** BEGIN **
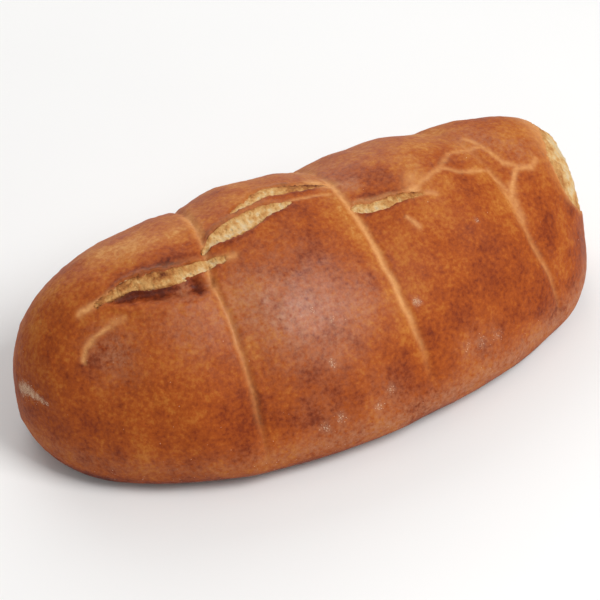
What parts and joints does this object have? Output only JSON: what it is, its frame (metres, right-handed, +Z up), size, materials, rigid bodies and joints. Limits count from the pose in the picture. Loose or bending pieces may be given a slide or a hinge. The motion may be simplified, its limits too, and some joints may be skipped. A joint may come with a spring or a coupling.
{
  "type": "tandoor bread loaf",
  "caption": "Oval white bread loaf baked dark golden brown, with pale cross seams and torn pale splits along its crown.",
  "frame": {"origin": "on the surface the loaf rests on, under the middle of its bounding box", "axes": "+Z up; X along the loaf, +X towards the blunter right-hand end; the torn side faces -Y"},
  "size_m": [0.3, 0.146, 0.0973],
  "materials": {
    "crust": "semi-matt baked crust, golden to reddish brown",
    "crumb": "matt torn crumb, pale straw to cream",
    "flour": "matt dusting of flour"
  },
  "bodies": {
    "root": {"loaf": "crust"}
  },
  "joints": []
}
** END **
**CHALLENGE:** Copy the material above, line for line.

**WRITTEN REPLY:**
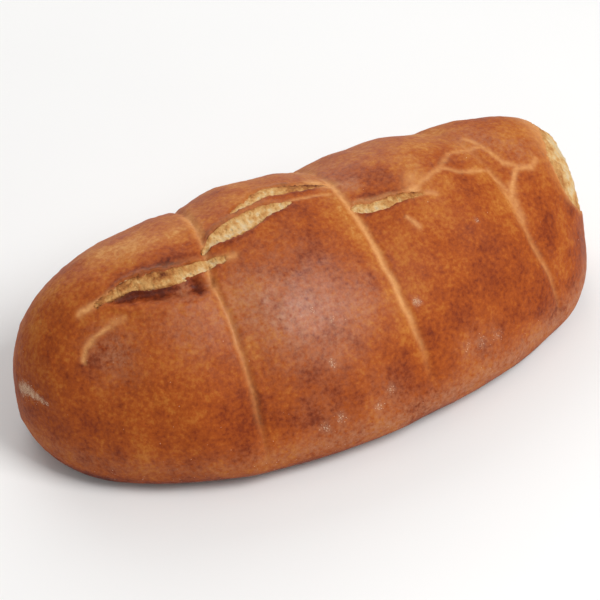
What parts and joints does this object have? Output only JSON: what it is, its frame (metres, right-handed, +Z up), size, materials, rigid bodies and joints. Limits count from the pose in the picture. Loose or bending pieces may be given a slide or a hinge. The motion may be simplified, its limits too, and some joints may be skipped. A joint may come with a spring or a coupling.
{
  "type": "tandoor bread loaf",
  "caption": "Oval white bread loaf baked dark golden brown, with pale cross seams and torn pale splits along its crown.",
  "frame": {"origin": "on the surface the loaf rests on, under the middle of its bounding box", "axes": "+Z up; X along the loaf, +X towards the blunter right-hand end; the torn side faces -Y"},
  "size_m": [0.3, 0.146, 0.0973],
  "materials": {
    "crust": "semi-matt baked crust, golden to reddish brown",
    "crumb": "matt torn crumb, pale straw to cream",
    "flour": "matt dusting of flour"
  },
  "bodies": {
    "root": {"loaf": "crust"}
  },
  "joints": []
}